Inserts the points found in range [s,e) in the Delaunay triangulation and ensures that the empty-ball property is preserved.

Returns the number of vertices actually inserted. (If more than one vertex share the same position in space, only one insertion is counted.)

Template Parameters
ForwardIteratormust be an input iterator with the value type Point.

◆ insert() [2/3]

template<typename DelaunayTriangulationTraits_ , typename TriangulationDataStructure_ >
Vertex_handle CGAL::Delaunay_triangulation< DelaunayTriangulationTraits_, TriangulationDataStructure_ >::insert ( const Point p,
Full_cell_handle  hint = Full_cell_handle() 
)

Inserts point p in the Delaunay triangulation and ensures that the empty-ball property is preserved.

Returns a Vertex_handle to the vertex of the triangulation with position p. Prior to the actual insertion, p is located in the triangulation; hint is used as a starting place for locating p.

◆ insert() [3/3]

template<typename DelaunayTriangulationTraits_ , typename TriangulationDataStructure_ >
Vertex_handle CGAL::Delaunay_triangulation< DelaunayTriangulationTraits_, TriangulationDataStructure_ >::insert ( const Point p,
Locate_type  lt,
const Face f,
const Facet ft,
Full_cell_handle  c 
)

Inserts the point p in the Delaunay triangulation and ensures that the empty-ball property is preserved.

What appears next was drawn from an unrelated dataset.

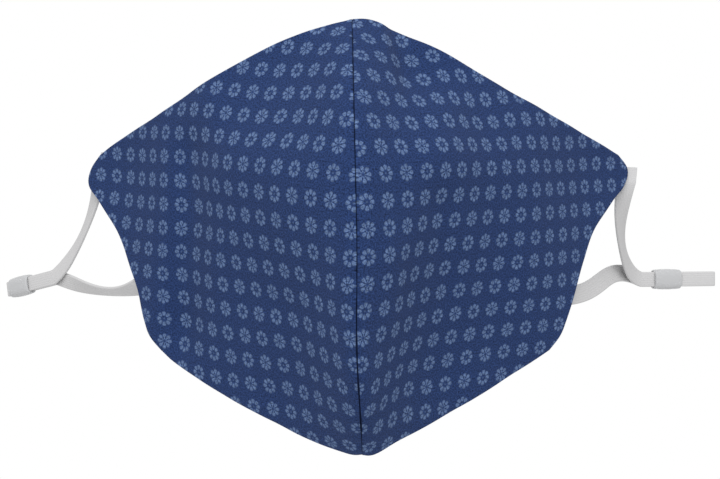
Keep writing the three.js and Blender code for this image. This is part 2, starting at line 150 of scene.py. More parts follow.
# The finish of each surface, by the shader's own names
FINISHES = {
    "printed_cotton": {"Roughness": 0.88, "Specular IOR Level": 0.08, "Sheen Weight": 0.015,
                       "Sheen Roughness": 0.5},
    "plain_cotton": {"Roughness": 0.9, "Specular IOR Level": 0.15},
    "knitted_elastic": {"Roughness": 0.8},
    "soft_translucent": {"Roughness": 0.5, "Specular IOR Level": 0.3, "IOR": 1.41,
                         "Transmission Weight": 0.25},
    "pale_floor": {"Roughness": 0.9},
}

# The weave, in threads for each step of the print, and the fine flecks of uneven dye, which
# also break up the petals' edges
THREADS = 15
WEAVE_DEPTH = 0.00005
THREAD_SHADE = 0.30
FLECK_SCALE = 15
FLECK_DETAIL = 3
FLECK_SHADE = 1.3
PETAL_BREAKS = 1.8

# The colour mixing node's own numbers for its two inputs and its output
COLOUR_SOCKETS = {"A": 6, "B": 7}
MIXED_COLOUR = 2

# The elastic's ribs and knit, in millimetres, and their height
RIB_PITCH = 0.8
KNIT_PITCH = 0.7
KNIT_SHARE = 0.35
RIB_DEPTH = 0.00002

# The flowers of the print: their radius as a share of the pitch, and the rest as shares of
# that radius
FLOWER_RADIUS = 0.325
PETALS = 8
RING_PETAL = dict(inner=0.40, outer=1.0, width=0.262)
FULL_PETAL = dict(inner=0.12, outer=1.0, width=0.257)
RING_CENTRE = 0.13
RING_CENTRE_STRENGTH = 0.45
SPOT_PLACE = 0.45
SPOT_RADIUS = 0.07
PETAL_LINE = 0.03
EDGE_SOFTNESS = 0.07

# A petal's form: its width halfway as a share of its full width, how much wider it is at its
# outer end, the power that rounds it, and how far in and out of its outline its edge is soft
PETAL_MIDDLE = 0.86
PETAL_WIDENING = 0.22
PETAL_ROUNDNESS = 2.6
PETAL_EDGE = (0.85, 1.15)

# The print: how far apart its flowers stand, how it lies on each panel and which of its two
# flowers comes first. turn is in degrees, and across and up are in steps of the pitch.
PRINT_PITCH = 0.0075
PRINT_PLACES = {
    "left": {"turn": 1.6, "across": -4.5, "up": 4.9, "first": 0},
    "right": {"turn": 4.7, "across": -5.9, "up": 4.95, "first": 1},
}

# Where the shaped cloth pulls its print off an even grid. across, up, reach and move are in
# steps of the pitch.
PRINT_PULLS = [
    dict(panel="left", across=3, up=-4, reach=4, move=(-0.10, 0.20)),
    dict(panel="left", across=9, up=4, reach=2.5, move=(0.30, 0.05)),
    dict(panel="left", across=4, up=4, reach=1.5, move=(0.55, -0.05)),
    dict(panel="left", across=-2, up=12, reach=4, move=(-0.15, -0.20)),
    dict(panel="left", across=-5, up=1, reach=1.5, move=(-0.30, 0)),
    dict(panel="left", across=-1, up=8, reach=1.5, move=(0.30, -0.05)),
    dict(panel="left", across=5, up=7, reach=2.5, move=(-0.15, -0.05)),
    dict(panel="left", across=11, up=-3, reach=4, move=(-0.50, -0.05)),
    dict(panel="left", across=-1, up=12.5, reach=1.5, move=(0.35, 0.25)),
    dict(panel="right", across=-3, up=-3, reach=1.5, move=(0.50, -0.35)),
    dict(panel="right", across=5, up=-3, reach=4, move=(-0.10, -0.20)),
    dict(panel="right", across=-2, up=7, reach=4, move=(-0.05, 0.10)),
    dict(panel="right", across=0, up=10, reach=1.5, move=(-0.30, -0.25)),
    dict(panel="right", across=-7, up=-5, reach=4, move=(-0.25, 0.15)),
    dict(panel="right", across=1, up=9, reach=1.5, move=(0.20, 0.15)),
    dict(panel="right", across=6, up=7, reach=1.5, move=(0.15, 0.10)),
    dict(panel="right", across=-3, up=2, reach=1.5, move=(0.15, -0.05)),
    dict(panel="right", across=-2.5, up=12.5, reach=1.5, move=(0.30, 0.30)),
]

# Where the levels below are read, as shares of half the mask's width
STATIONS = {"seam": 0, "flank": 0.17, "cheek": 0.37, "jaw": 0.57, "side": 0.78, "ear": 1}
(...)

Returns a handle to the (possibly newly created) vertex at that position. The behavior depends on the value of lt:

OUTSIDE_AFFINE_HULL
Point p is inserted so as to increase the current dimension of the Delaunay triangulation.
ON_VERTEX
The position of the vertex v described by f is set to p. v is returned.
Anything else
The point p is inserted. the full cell c is assumed to be in conflict with p.

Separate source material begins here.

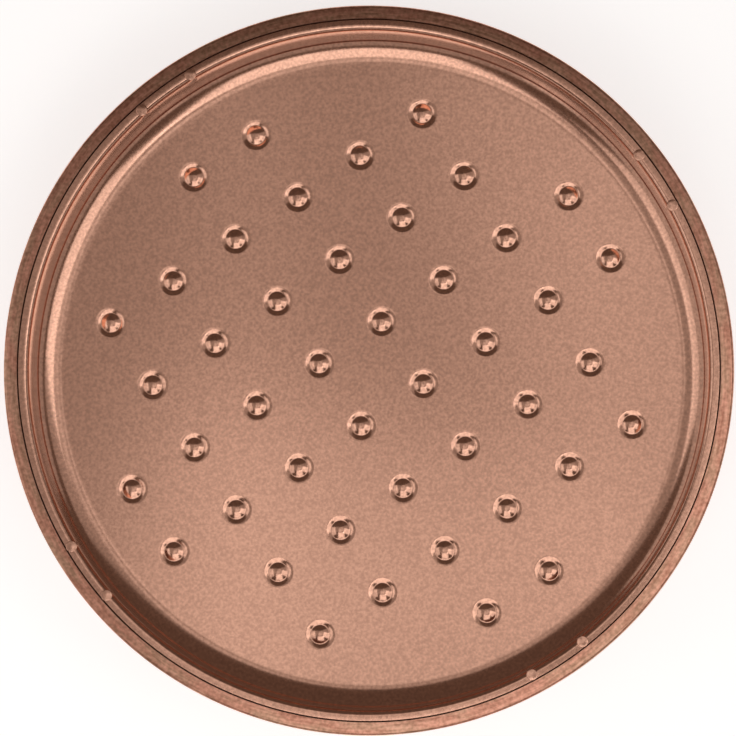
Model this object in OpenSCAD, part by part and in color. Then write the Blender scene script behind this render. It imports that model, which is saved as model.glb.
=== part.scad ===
// Round double-wall baking pan: a dimpled inner pan held in a plain outer shell by a folded rim.
// Origin: centre of the flat underside. +Z points up, out of the pan's mouth.

/* [Inner pan] */
// Inside diameter at the top of the wall, 9 inches
pan_d = 228.6; // [180:0.1:260]
// Inside depth, from the top of the rim strip down to the floor
pan_depth = 38.1; // [25:0.1:60]
// Thickness of the inner pan's steel sheet
pan_t = 0.6; // [0.5:0.05:0.8]
// Lean of both walls away from upright, in degrees
wall_draft = 1.5; // [1:0.5:8]
// Inside radius of the wide bend that turns the floor up at its edge
corner_r = 13; // [8:0.1:16]
// Slope that the wide bend reaches before the crease, in degrees
corner_slope = 37; // [25:1:50]
// Inside radius of the crease between the wide bend and the wall
crease_r = 0.6; // [0.4:0.1:3]
// Radius of the rounded shoulder at the top of the wall
shoulder_r = 1.9; // [1.2:0.1:3]

/* [Dimples] */
// Distance between neighbouring dimples on the square lattice
dimple_pitch = 25.6; // [20:0.1:32]
// Turn of the lattice about the pan's axis, in degrees
lattice_turn = 33.9; // [0:0.1:90]
// Diameter of a dimple where it leaves the floor
dimple_d = 11; // [9:0.1:14]
// Depth of a dimple, which is also the air gap under the floor
dimple_depth = 2.2; // [1.8:0.1:3.4]
// Diameter of a dimple's flat tip
tip_d = 0.6; // [0.3:0.1:2]
// Radius of the bend round a dimple's flat tip
tip_r = 1; // [0.6:0.1:1.4]

/* [Rim] */
// Slope of the rim, falling outwards, in degrees
rim_fall = 4; // [0:0.5:8]
// Width of the inner pan's strip between shoulder and seam
strip_w = 1.6; // [1.2:0.1:6]
// Step down of the inner pan's flange under the folded edge
joggle = 0.45; // [0.2:0.05:0.6]
// Width of the open seam between strip and folded edge
seam_w = 0.5; // [0.3:0.05:1]
// Width of the folded edge, from the seam to the outer edge
fold_w = 4.5; // [3:0.1:8]
// Clearance between the sheets inside the fold
fold_clear = 0.05; // [0.02:0.01:0.1]

/* [Pips] */
// Diameter of a pip on the shoulder
pip_d = 3.9; // [3:0.1:5]
// Height of a pip's flat top over the shoulder's top
pip_rise = 0.2; // [0.1:0.05:0.6]
// Height of a pip's straight side
pip_h = 2.2; // [1:0.1:6]
// Angle from the middle of a pair to each of its pips, in degrees
pip_spread = 5; // [3:0.1:10]

/* [Outer shell] */
// Thickness of the outer shell's steel sheet
shell_t = 0.6; // [0.5:0.05:0.8]
// Gap between the two walls
wall_gap = 2; // [1.2:0.1:4]
// Inside radius of the shell's bend between floor and wall
shell_corner_r = 8; // [5:0.1:14]
// Radius of the shell's shoulder under the rim
shell_shoulder_r = 1.1; // [1:0.1:2]

/* [Hidden] */
$fn = 96;
// Overrun of every cut past the face that it opens
over = 1;
// Straight steps in each bend of the sections
corner_steps = 12;
crease_steps = 5;
shoulder_steps = 8;
fold_steps = 10;
mouth_steps = 6;
tip_steps = 3;

// Angles of the four pairs of pips round the rim, counter-clockwise from +X
pip_pairs = [33.4, 126.1, 215.7, 303.2];
// Greatest distance of a dimple from the axis, in pitches
lattice_reach_share = 3.7;
lattice_steps = ceil(lattice_reach_share);
// Angle at which a dimple's mouth leaves the floor
mouth_break = 7;

// Unit vectors: out of the wall's inner face, and along and out of the rim
wall_normal = [-cos(wall_draft), sin(wall_draft)];
rim_along = [cos(rim_fall), -sin(rim_fall)];
rim_normal = [sin(rim_fall), cos(rim_fall)];

// Heights of the shell's floor, the pan's floor and the top of the shoulder
shell_floor_z = shell_t;
pan_floor_z = shell_floor_z + pan_t + dimple_depth;
rim_z = pan_floor_z + pan_depth;

// Centre, at height z, of a bend that the wall through a shoulder meets without a break
function bend_centre(shoulder_c, shoulder, bend, z) =
    [shoulder_c.x - (shoulder + bend + sin(wall_draft) * (shoulder_c.y - z)) / cos(wall_draft), z];

// Point of the rim at a distance along it and a height over the shoulder's centre
function on_rim(along, height) = pan_shoulder_c + along * rim_along + height * rim_normal;

pan_shoulder_c = [pan_d / 2 + shoulder_r * cos(wall_draft), rim_z - shoulder_r];
crease_offset = (corner_r - crease_r) * direction(corner_slope - 90);
crease_c = bend_centre(pan_shoulder_c, shoulder_r, crease_r, pan_floor_z + corner_r + crease_offset.y);
corner_c = crease_c - crease_offset;
// Bends between floor and wall, from the floor out: centre, radius, start angle, end angle, steps
// and the number of the first point that counts
pan_bends = [
    [corner_c, corner_r, -90, corner_slope - 90, corner_steps, 0],
    [crease_c, crease_r, corner_slope - 90, -wall_draft, crease_steps, 1]
];

// Heights of the folded sheets over the shoulder's centre, from the top of the stack down
strip_top = shoulder_r;
flange_top = strip_top - joggle;
fold_under = flange_top + fold_clear;
fold_top = fold_under + shell_t;
flange_under = flange_top - pan_t;
shell_flange_top = flange_under - fold_clear;
shell_flange_under = shell_flange_top - shell_t;
fold_r = (fold_top - shell_flange_under) / 2;

// Distances along the rim from the shoulder's centre
joggle_start = strip_w;
joggle_end = joggle_start + joggle;
fold_start = strip_w + seam_w;
fold_centre = fold_start + fold_w - fold_r;
flange_end = fold_centre;

// Shoulder of the shell, set so that the walls keep their gap
shell_shoulder_y = shell_flange_top - shell_shoulder_r;
shell_shoulder_x =
    (wall_gap + pan_t + shell_shoulder_r - shoulder_r - shell_shoulder_y * sin(rim_fall - wall_draft))
    / cos(wall_draft - rim_fall);
shell_shoulder_c = on_rim(shell_shoulder_x, shell_shoulder_y);
shell_corner_z = shell_floor_z + shell_corner_r;
shell_corner_c = bend_centre(shell_shoulder_c, shell_shoulder_r, shell_corner_r, shell_corner_z);
shell_bends = [[shell_corner_c, shell_corner_r, -90, -wall_draft, corner_steps, 0]];

// Section of a dimple, measured from the floor on its axis: the wide bend of its mouth runs from the
// floor straight into the small bend round its tip, as stretched sheet does between punch and die
tip_c = [tip_d / 2, tip_r - dimple_depth];
side_w = dimple_d / 2 - tip_c.x;
mouth_r = (side_w * side_w + tip_c.y * tip_c.y - tip_r * tip_r)
    / (2 * (tip_r - side_w * sin(mouth_break) - tip_c.y * cos(mouth_break)));
mouth_c = [dimple_d / 2 + mouth_r * sin(mouth_break), -mouth_r * cos(mouth_break)];
dimple_slope = atan2(mouth_c.x - tip_c.x, tip_c.y - mouth_c.y);

pip_r = pip_d / 2;
pip_top_z = rim_z + pip_rise;

// Points along an arc round a centre, from angle start to angle end; first = 1 leaves the first one out
function arc(centre, radius, start, end, steps, first = 0) =
    [for (k = [first : steps]) centre + radius * direction(start + (end - start) * k / steps)];

function direction(angle) = [cos(angle), sin(angle)];

// Floor, bends, wall and shoulder of a pressed sheet, from the axis out; skin is the depth below its top
function dish_line(floor_z, bends, shoulder_c, shoulder, skin) = concat(
    [[0, floor_z - skin]],
    [for (b = bends) each arc(b[0], b[1] + skin, b[2], b[3], b[4], b[5])],
    arc(shoulder_c, shoulder - skin, 180 - wall_draft, 90 - rim_fall, shoulder_steps)
);

function reversed(points) = [for (k = [len(points) - 1 : -1 : 0]) points[k]];

// Section of the inner pan: dish, strip, joggle and flange
module pan_section() {
    polygon(concat(
        dish_line(pan_floor_z, pan_bends, pan_shoulder_c, shoulder_r, 0),
        [
            on_rim(joggle_start, strip_top),
            on_rim(joggle_end, flange_top),
            on_rim(flange_end, flange_top),
            on_rim(flange_end, flange_under),
            on_rim(joggle_end, flange_under),
            on_rim(joggle_start, strip_top - pan_t)
        ],
        reversed(dish_line(pan_floor_z, pan_bends, pan_shoulder_c, shoulder_r, pan_t))
    ));
}

// Section of the shell: dish and flange, with its edge folded up and over the inner pan's flange
module shell_section() {
    fold_c = on_rim(fold_centre, fold_top - fold_r);
    polygon(concat(
        dish_line(shell_floor_z, shell_bends, shell_shoulder_c, shell_shoulder_r, 0),
        arc(fold_c, fold_r - shell_t, -90 - rim_fall, 90 - rim_fall, fold_steps),
        [
            on_rim(fold_start, fold_under),
            on_rim(fold_start, fold_top)
        ],
        arc(fold_c, fold_r, 90 - rim_fall, -90 - rim_fall, fold_steps),
        reversed(dish_line(shell_floor_z, shell_bends, shell_shoulder_c, shell_shoulder_r, shell_t))
    ));
}

// Solid from a dimple's surface up to a height over the floor; skin moves the surface outwards
module dimple_solid(skin, top) {
    rotate_extrude()
        polygon(concat(
            [[0, top], [mouth_c.x, top]],
            arc(mouth_c, mouth_r - skin, 90, 90 + dimple_slope, mouth_steps),
            arc(tip_c, tip_r + skin, dimple_slope - 90, -90, tip_steps, 1),
            [[0, tip_c.y - tip_r - skin]]
        ));
}

// Places its children at each dimple of the lattice
module at_dimples() {
    translate([0, 0, pan_floor_z])
        rotate([0, 0, lattice_turn])
            for (i = [-lattice_steps : lattice_steps - 1])
                for (j = [-lattice_steps : lattice_steps - 1])
                    if (norm([i + 1/2, j + 1/2]) < lattice_reach_share)
                        translate([(i + 1/2) * dimple_pitch, (j + 1/2) * dimple_pitch, 0])
                            children();
}

// Places its children at each pip
module at_pips() {
    for (pair = pip_pairs)
        for (side = [-1, 1])
            rotate([0, 0, pair + side * pip_spread])
                translate([pan_shoulder_c.x, 0, pip_top_z])
                    children();
}

// Round-ended peg of a pip, hanging down from its flat top
module pip_peg(radius, top) {
    translate([0, 0, -pip_h])
        cylinder(r = radius, h = pip_h + top);
    translate([0, 0, -pip_h])
        sphere(r = radius);
}

// Everything behind the middle of the inner pan's sheet at the shoulder
module behind_shoulder() {
    core_r = shoulder_r - pan_t / 2;
    down = 2 * (pip_h + pip_d);
    out = 2 * pip_d;
    wall_top = pan_shoulder_c + core_r * wall_normal;
    wall_low = wall_top + down * [-wall_normal.y, wall_normal.x];
    rotate_extrude() {
        translate(pan_shoulder_c)
            circle(r = core_r);
        polygon([
            wall_top,
            wall_low,
            [pan_shoulder_c.x + out, wall_low.y],
            on_rim(out, core_r),
            on_rim(0, core_r),
            pan_shoulder_c
        ]);
    }
}

module inner_pan() {
    color("#B5846C")
        difference() {
            union() {
                rotate_extrude()
                    pan_section();
                at_dimples()
                    dimple_solid(pan_t, -pan_t / 2);
                difference() {
                    at_pips()
                        pip_peg(pip_r, 0);
                    behind_shoulder();
                }
            }
            at_dimples()
                dimple_solid(0, over);
            at_pips()
                pip_peg(pip_r - pan_t, -pan_t);
        }
}

module outer_shell() {
    color("#9C6C55")
        rotate_extrude()
            shell_section();
}

inner_pan();
outer_shell();
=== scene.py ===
# Dresses the round double-wall baking pan: a dimpled inner pan held in a plain outer shell by its folded rim.
# Lengths in the dictionaries are millimetres, angles are degrees.
import math

import bmesh
import bpy
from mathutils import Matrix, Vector


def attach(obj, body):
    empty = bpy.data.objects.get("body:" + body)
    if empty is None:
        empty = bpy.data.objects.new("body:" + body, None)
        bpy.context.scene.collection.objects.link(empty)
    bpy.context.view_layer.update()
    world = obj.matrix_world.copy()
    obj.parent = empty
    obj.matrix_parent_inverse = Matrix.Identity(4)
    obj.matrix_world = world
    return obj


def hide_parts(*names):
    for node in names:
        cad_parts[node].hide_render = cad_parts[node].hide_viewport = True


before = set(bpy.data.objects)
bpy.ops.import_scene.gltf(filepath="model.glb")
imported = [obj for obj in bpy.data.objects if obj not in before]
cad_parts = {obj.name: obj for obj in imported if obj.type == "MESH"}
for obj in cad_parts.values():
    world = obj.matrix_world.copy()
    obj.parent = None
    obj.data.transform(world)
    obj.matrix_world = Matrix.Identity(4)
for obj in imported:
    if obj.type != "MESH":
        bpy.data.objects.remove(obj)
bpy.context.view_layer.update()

mm = 0.001
# Points closer than this are one, and edges turned by less than this angle are shaded smooth
weld = 0.001 * mm
smoothAngle = math.radians(30)
# A face whose normal rises by more than this share of its length is part of a flat floor
level = 0.999
bpy.ops.object.select_all(action="DESELECT")
print("frame loaded")


# Camera: straight over the pan, a little towards its lower right, as the floor's shift in the picture shows
cameraSetup = {
    "aim": (-0.2, 0.6, 41.5),
    "offset": (70, -94),
    "distance": 2800,
    "frameWidth": 247.4,
    "sensor": 36,
    "clip": (10, 20000),
}


def makeCamera(setup):
    data = bpy.data.cameras.new("camera")
    camera = bpy.data.objects.new("camera", data)
    bpy.context.scene.collection.objects.link(camera)
    aim = Vector(setup["aim"]) * mm
    place = aim + Vector((setup["offset"][0], setup["offset"][1], setup["distance"])) * mm
    camera.location = place
    look = aim - place
    # Up in the picture is +Y, so the camera is turned about X and Y only
    tiltX = math.atan2(look.y, -look.z)
    tiltY = -math.atan2(look.x, math.hypot(look.y, look.z))
    camera.rotation_euler = (tiltX, tiltY, 0)
    data.sensor_width = setup["sensor"]
    data.lens = setup["sensor"] * look.length / (setup["frameWidth"] * mm)
    data.clip_start, data.clip_end = setup["clip"][0] * mm, setup["clip"][1] * mm
    bpy.context.scene.camera = camera


makeCamera(cameraSetup)
print("camera set")


# Colours are written as sRGB hex and turned to linear here
def linear(hexColour):
    parts = [int(hexColour[k:k + 2], 16) / 255 for k in (1, 3, 5)]
    return tuple(p / 12.92 if p <= 0.04045 else ((p + 0.055) / 1.055) ** 2.4 for p in parts) + (1.0,)


# Adds one node, sets its fields and sockets, and links the sockets that are given another node's output
def addNode(tree, kind, fields=None, sockets=None):
    node = tree.nodes.new(kind)
    for name, value in (fields or {}).items():
        setattr(node, name, value)
    for name, value in (sockets or {}).items():
        if isinstance(value, bpy.types.NodeSocket):
            tree.links.new(value, node.inputs[name])
        else:
            node.inputs[name].default_value = value
    return node


def newMaterial(name):
    material = bpy.data.materials.new(name)
    material.use_nodes = True
    material.node_tree.nodes.clear()
    return material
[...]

The parameters lt, f, ft and c must be consistent with the localization of point p in the Delaunay triangulation e.g. by a call to Triangulation::locate(const Point &, Locate_type &, Face &, Vertex_handle) const.

◆ remove() [1/2]

template<typename DelaunayTriangulationTraits_ , typename TriangulationDataStructure_ >
Full_cell_handle CGAL::Delaunay_triangulation< DelaunayTriangulationTraits_, TriangulationDataStructure_ >::remove ( Vertex_handle  v)

Remove the vertex v from the Delaunay triangulation.

If the current dimension of the triangulation has not changed after the removal, then the returned full cell c geometrically contains the removed vertex v (c can be finite or infinite). Otherwise, the default-constructed Full_cell_handle is returned.

Precondition
v is a vertex of the triangulation, different from the infinite_vertex().

◆ remove() [2/2]

template<typename DelaunayTriangulationTraits_ , typename TriangulationDataStructure_ >
template<typename ForwardIterator >
void CGAL::Delaunay_triangulation< DelaunayTriangulationTraits_, TriangulationDataStructure_ >::remove ( ForwardIterator  start,
ForwardIterator  end 
)

Remove the vertices pointed by the vertex handles in the range [start, end).

Template Parameters
ForwardIteratormust be an input iterator with the value type Vertex_handle.